● EXERCISE DESCRIPTION
From the line with "0.42, 0.38, 1)" to the line with "for node in", both lines included, set down exactly those lines, please, and no others.

● COLLECTED DATA
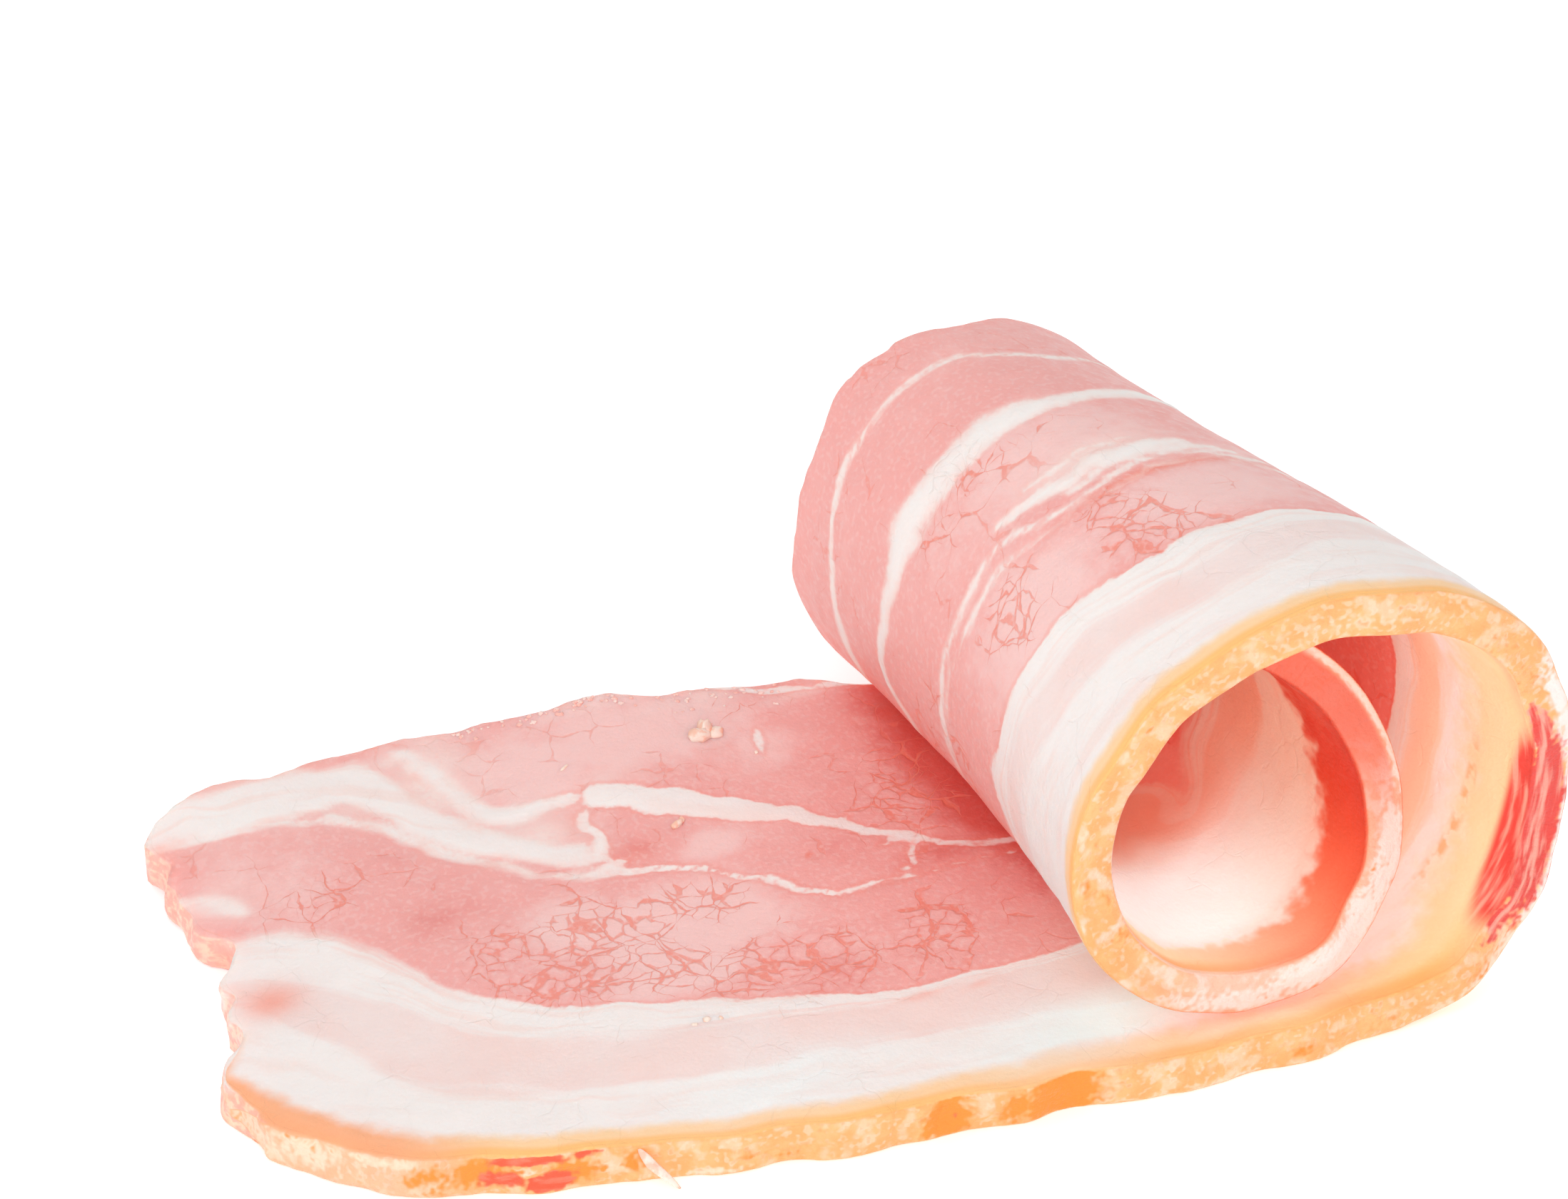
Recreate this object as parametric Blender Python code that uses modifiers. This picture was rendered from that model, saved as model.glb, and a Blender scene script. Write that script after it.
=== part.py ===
"""A thick-cut bacon rasher, one piece of meat: flat at its left end, rolled up loosely at its right.

The rasher is a strip whose place along its length is s, counted from the left cut end, and whose
place across is y, counted from the rind edge (low y) to the meat edge (high y). Its underside is a
cone-shaped sheet: the profile of the roll is drawn once, in the plane y = 0, and shrinks slowly
towards a far point behind the meat edge, as a curved strip does when it is rolled up.
Sizes are in millimetres and the model is in metres. +Y is the roll's axis, +Z is up.
"""

import math

import bmesh
import bpy
import numpy as np

MM = 0.001

# Driving dimensions of the rasher: the sheet, its flat run, and the far point the roll narrows to
THICKNESS = 2.9
STRIP_WIDTH = 46.0
MEAT_EDGE_SHARE = 0.90
FLAT_START = -56.0
FLAT_RUN = 69.0
CONE_X = 4.0
CONE_DISTANCE = 340.0
# The roll's left side draws in behind its rim by PINCH, most of it within PINCH_DEPTH
PINCH = 4.0
PINCH_DEPTH = 12.0
ORIGIN = (-14.0, 23.2)

# The roll as a chain of bends: length along the rasher, and degrees that it turns there
ROLL_BENDS = (
    (8, 43), (9, 47), (9, 26), (9, 35), (9, 32), (9, 34), (9, 36), (9, 44.5),
    (9, 48), (8, 44), (8, 50), (8, 41), (8, 56), (8, 57), (8, 64), (2, 15),
)
BEND_BLEND = 5.0
PATH_STEP = 0.25

# Outline of the strip: y of the rind edge and of the meat edge at places s along it
RIND_EDGE = (
    (0, 10.5), (10, 8.4), (23, 4.3), (34, 1.0), (46, -1.2), (60, -3.9), (72, -4.2), (85, -2.6),
    (103, -3.2), (118, -1.2), (133, 0.3), (146, -1.2), (155, -2.4), (168, 1.1), (180, 7.0), (200, 11.0),
)
MEAT_EDGE = (
    (0, 49.6), (13, 50.3), (25, 50.0), (33, 47.7), (46, 46.2), (52, 43.8), (58, 41.5), (68, 40.7), (83, 41.2),
    (113, 42.4), (143, 43.4), (168, 44.0), (200, 42.5),
)
# Left cut end: how far it stands out to the left at shares of the width, with its notch
CUT_END = (
    (0.0, 0.6), (0.2, 1.2), (0.31, 0.9), (0.40, -1.2), (0.52, -1.5), (0.62, -3.0), (0.70, -1.4),
    (0.80, -0.7), (0.84, -1.2), (0.92, 0.3), (1.0, 0.8),
)
CUT_END_FADE = 6
# Corner radii along and across the strip: rind side and meat side, left end and inner end
LEFT_RIND_CORNER = (14.0, 15.0)
LEFT_MEAT_CORNER = (9.0, 6.0)
INNER_RIND_CORNER = (16.0, 14.0)
INNER_MEAT_CORNER = (8.0, 7.0)

# Uneven edges as waves: height, length along the edge, phase
RIND_WAVES = ((0.16, 9.3, 0.4), (0.10, 5.9, 1.7))
MEAT_WAVES = ((0.45, 17.0, 0.9), (0.22, 7.7, 2.2))
CUT_WAVES = ((0.22, 6.1, 0.3), (0.12, 3.4, 1.1))
# Flat part's meat edge waves up off the board: height, share of the width where it starts, and run
LIFT_HEIGHT = 1.1
LIFT_FROM = 0.55
LIFT_WAVE = 31.0
LIFT_PHASE = 2.0
LIFT_END = 58.0
LIFT_FADE = 20.0
# Shallow dents of the roll's outer turn: depth, place along the strip, and size along and across
DENT_DEPTH = 0.35
DENT_RUN = (74.0, 150.0)
DENT_FADE = 12.0
DENT_SIZE = (7.0, 9.0)
DENT_PHASE = 1.0
# Lumps in the thickness: share of THICKNESS, size along the strip, and turns across it
LUMP_SHARE = 0.045
LUMP_SIZE = (6.1, 11.0)
LUMP_TURNS = (2.0, 7.0)

# Mesh of the strip
STEPS_ALONG = 100
STEPS_ACROSS = 15
EDGE_ROUNDING = 0.35
EDGE_ANGLE = 55.0


def clear_scene():
    for thing in list(bpy.data.objects):
        bpy.data.objects.remove(thing, do_unlink=True)


def blended(curvature):
    """Curvature along the path with its jumps smoothed over BEND_BLEND, twice."""
    reach = int(BEND_BLEND / PATH_STEP) | 1
    window = np.ones(reach) / reach
    for _ in range(2):
        padded = np.pad(curvature, reach, mode="edge")
        curvature = np.convolve(padded, window, "same")[reach:-reach]
    return curvature


def roll_profile():
    """s, x, z and heading of the strip's middle line in the plane y = 0, from its bends."""
    bends = ((FLAT_RUN, 0),) + ROLL_BENDS
    total = sum(length for length, _ in bends)
    s = np.arange(0, total + PATH_STEP / 2, PATH_STEP)
    curvature = np.zeros_like(s)
    start = 0.0
    for length, degrees in bends:
        curvature[(s >= start) & (s <= start + length)] = math.radians(degrees) / length
        start += length
    heading = np.cumsum(blended(curvature)) * PATH_STEP
    x = FLAT_START + np.append(0, np.cumsum(np.cos(heading[:-1]))) * PATH_STEP
    z = THICKNESS / 2 + np.append(0, np.cumsum(np.sin(heading[:-1]))) * PATH_STEP
    return s, x, z, heading


def flowing(points, place):
    """Height at place of a smooth curve through the points, flat where they peak."""
    at, height = np.array(points, float).T
    rise = np.diff(height) / np.diff(at)
    slope = np.concatenate(([rise[0]], np.zeros(len(at) - 2), [rise[-1]]))
    same_way = rise[:-1] * rise[1:] > 0
    both = rise[:-1] + rise[1:]
    slope[1:-1][same_way] = 2 * rise[:-1][same_way] * rise[1:][same_way] / both[same_way]
    place = np.clip(place, at[0], at[-1])
    i = np.clip(np.searchsorted(at, place) - 1, 0, len(at) - 2)
    step = at[i + 1] - at[i]
    t = (place - at[i]) / step
    near = (2 * t**3 - 3 * t**2 + 1) * height[i] + (t**3 - 2 * t**2 + t) * step * slope[i]
    far = (3 * t**2 - 2 * t**3) * height[i + 1] + (t**3 - t**2) * step * slope[i + 1]
    return near + far


def waves(parts, place):
    return sum(height * np.sin(2 * np.pi * place / length + phase) for height, length, phase in parts)


def round_corner(along, across, radii):
    """Distances from the two edges of a corner, moved so that the corner is a quarter ellipse."""
    p = np.clip(1 - along / radii[0], 0, 1)
    q = np.clip(1 - across / radii[1], 0, 1)
    inside = (p > 0) & (q > 0)
    along = np.where(inside, radii[0] * (1 - p * np.sqrt(1 - q * q / 2)), along)
    across = np.where(inside, radii[1] * (1 - q * np.sqrt(1 - p * p / 2)), across)
    return along, across


def place_on_strip(u, v, length):
    """s, y and width share v on the rasher for shares along and across, with its corners and ends."""
    along, across = round_corner(u * length, v * STRIP_WIDTH, LEFT_RIND_CORNER)
    along, back = round_corner(along, STRIP_WIDTH - across, LEFT_MEAT_CORNER)
    rest, across = round_corner(length - along, STRIP_WIDTH - back, INNER_RIND_CORNER)
    rest, back = round_corner(rest, STRIP_WIDTH - across, INNER_MEAT_CORNER)
    s, v = length - rest, 1 - back / STRIP_WIDTH
    stands_out = flowing(CUT_END, v) + waves(CUT_WAVES, v * STRIP_WIDTH)
    s = s - stands_out * (1 - s / length) ** CUT_END_FADE
    rind = flowing(RIND_EDGE, s) + waves(RIND_WAVES, s)
    meat = flowing(MEAT_EDGE, s) + waves(MEAT_WAVES, s)
    return s, rind + (meat - rind) * v, v


def lift(s, v):
    """Height by which the flat part's meat edge waves up off the board."""
    edge = np.clip((v - LIFT_FROM) / (1 - LIFT_FROM), 0, 1) ** 2
    fade = np.clip((LIFT_END - s) / LIFT_FADE, 0, 1)
    return LIFT_HEIGHT * edge * fade * (1 - np.cos(2 * np.pi * s / LIFT_WAVE + LIFT_PHASE)) / 2


def dents(s, y):
    """Depth of the shallow dents, which fade out at both ends of the outer turn."""
    fade_in = np.clip((s - DENT_RUN[0]) / DENT_FADE, 0, 1)
    fade_out = np.clip((DENT_RUN[1] - s) / DENT_FADE, 0, 1)
    dimples = np.sin(s / DENT_SIZE[0]) * np.sin(y / DENT_SIZE[1] + DENT_PHASE)
    return DENT_DEPTH * fade_in * fade_out * dimples


def underside(u, v):
    """Points of the rasher's underside, in millimetres, with s and the width share v at each."""
    path_s, path_x, path_z, path_heading = roll_profile()
    s, y, v = place_on_strip(u, v, path_s[-1])
    x, z, heading = (np.interp(s, path_s, path) for path in (path_x, path_z, path_heading))
    x = x + np.minimum(s, 0)
    shrink = 1 - y / CONE_DISTANCE
    below = THICKNESS / 2 + dents(s, y)
    pinch = PINCH * (1 - np.exp(-np.clip(y, 0, None) / PINCH_DEPTH))
    left_side = np.where(s > FLAT_RUN, np.clip(-np.sin(heading), 0, 1), 0)
    x = CONE_X + (x - CONE_X) * shrink + np.sin(heading) * below + pinch * left_side
    z = THICKNESS / 2 + (z - THICKNESS / 2) * shrink - np.cos(heading) * below
    return np.stack([x - ORIGIN[0], y - ORIGIN[1], z + lift(s, v)], -1), s, v


def thickness_share(s, v):
    """Thickness against THICKNESS: thinner towards the meat edge, and slightly lumpy."""
    along = np.sin(s / LUMP_SIZE[0] + LUMP_TURNS[0] * v)
    across = np.sin(s / LUMP_SIZE[1] + LUMP_TURNS[1] * v)
    return 1 - (1 - MEAT_EDGE_SHARE) * v - LUMP_SHARE * (1 - along * across)


def make_rasher(collection):
    """The strip as a grid laid on the underside, thickened upwards and rounded at its edges."""
    mesh = bpy.data.meshes.new("bacon_rasher")
    bm = bmesh.new()
    bmesh.ops.create_grid(bm, x_segments=STEPS_ALONG, y_segments=STEPS_ACROSS, size=0.5)
    bm.verts.ensure_lookup_table()
    shares = np.array([vert.co[:2] for vert in bm.verts]) + 0.5
    points, s, v = underside(shares[:, 0], shares[:, 1])
    for vert, point in zip(bm.verts, points):
        vert.co = point * MM
    bm.to_mesh(mesh)
    bm.free()
    rasher = bpy.data.objects.new("bacon_rasher", mesh)
    collection.objects.link(rasher)

    group = rasher.vertex_groups.new(name="thickness")
    for index, share in enumerate(thickness_share(s, v)):
        group.add([index], float(share), "REPLACE")
    wall = rasher.modifiers.new("wall", "SOLIDIFY")
    wall.thickness = THICKNESS * MM
    wall.offset = 1.0
    wall.vertex_group = group.name
    wall.use_even_offset = True
    rounding = rasher.modifiers.new("cut_edges", "BEVEL")
    rounding.width = EDGE_ROUNDING * MM
    rounding.segments = 1
    rounding.limit_method = "ANGLE"
    rounding.angle_limit = math.radians(EDGE_ANGLE)
    mesh.shade_smooth()
    return rasher


def cured_meat():
    """Pale pink cured meat, moist but not wet."""
    material = bpy.data.materials.new("cured_meat")
    material.use_nodes = True
    surface = material.node_tree.nodes["Principled BSDF"]
    surface.inputs["Base Color"].default_value = (0.86, 0.42, 0.38, 1)
    surface.inputs["Roughness"].default_value = 0.45
    surface.inputs["Metallic"].default_value = 0.0
    return material


def main():
    clear_scene()
    bacon = bpy.data.collections.new("bacon")
    bpy.context.scene.collection.children.link(bacon)
    rasher = make_rasher(bacon)
    rasher.data.materials.append(cured_meat())


main()
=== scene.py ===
"""The looks of a raw bacon rasher, flat at its left end and rolled up loosely at its right.

The rasher is one closed surface worked out over the strip it was cut as: s runs along it from the
left cut end, y across it from the rind edge to the meat edge, and a height up from its underside.
The same places carry its fat, lean and rind, so the marbling follows the meat round the roll.
Sizes are in millimetres until a mesh is filled, and the model is in metres.
"""

import itertools
import math
from types import SimpleNamespace

import bpy
import numpy as np
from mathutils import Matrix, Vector


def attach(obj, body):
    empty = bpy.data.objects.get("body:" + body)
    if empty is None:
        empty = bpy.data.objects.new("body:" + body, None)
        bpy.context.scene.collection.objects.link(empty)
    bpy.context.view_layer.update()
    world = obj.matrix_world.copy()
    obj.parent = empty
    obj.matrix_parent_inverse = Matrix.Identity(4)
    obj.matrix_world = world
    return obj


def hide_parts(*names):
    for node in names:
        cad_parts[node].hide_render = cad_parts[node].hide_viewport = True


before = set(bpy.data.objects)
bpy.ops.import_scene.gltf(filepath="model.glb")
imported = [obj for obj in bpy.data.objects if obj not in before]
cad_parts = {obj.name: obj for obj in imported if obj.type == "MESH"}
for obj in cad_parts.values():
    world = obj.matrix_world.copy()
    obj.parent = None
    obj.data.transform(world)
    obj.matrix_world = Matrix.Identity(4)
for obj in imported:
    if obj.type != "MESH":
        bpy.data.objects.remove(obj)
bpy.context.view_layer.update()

MM = 0.001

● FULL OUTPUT
    surface.inputs["Base Color"].default_value = (0.86, 0.42, 0.38, 1)
    surface.inputs["Roughness"].default_value = 0.45
    surface.inputs["Metallic"].default_value = 0.0
    return material


def main():
    clear_scene()
    bacon = bpy.data.collections.new("bacon")
    bpy.context.scene.collection.children.link(bacon)
    rasher = make_rasher(bacon)
    rasher.data.materials.append(cured_meat())


main()
=== scene.py ===
"""The looks of a raw bacon rasher, flat at its left end and rolled up loosely at its right.

The rasher is one closed surface worked out over the strip it was cut as: s runs along it from the
left cut end, y across it from the rind edge to the meat edge, and a height up from its underside.
The same places carry its fat, lean and rind, so the marbling follows the meat round the roll.
Sizes are in millimetres until a mesh is filled, and the model is in metres.
"""

import itertools
import math
from types import SimpleNamespace

import bpy
import numpy as np
from mathutils import Matrix, Vector


def attach(obj, body):
    empty = bpy.data.objects.get("body:" + body)
    if empty is None:
        empty = bpy.data.objects.new("body:" + body, None)
        bpy.context.scene.collection.objects.link(empty)
    bpy.context.view_layer.update()
    world = obj.matrix_world.copy()
    obj.parent = empty
    obj.matrix_parent_inverse = Matrix.Identity(4)
    obj.matrix_world = world
    return obj


def hide_parts(*names):
    for node in names:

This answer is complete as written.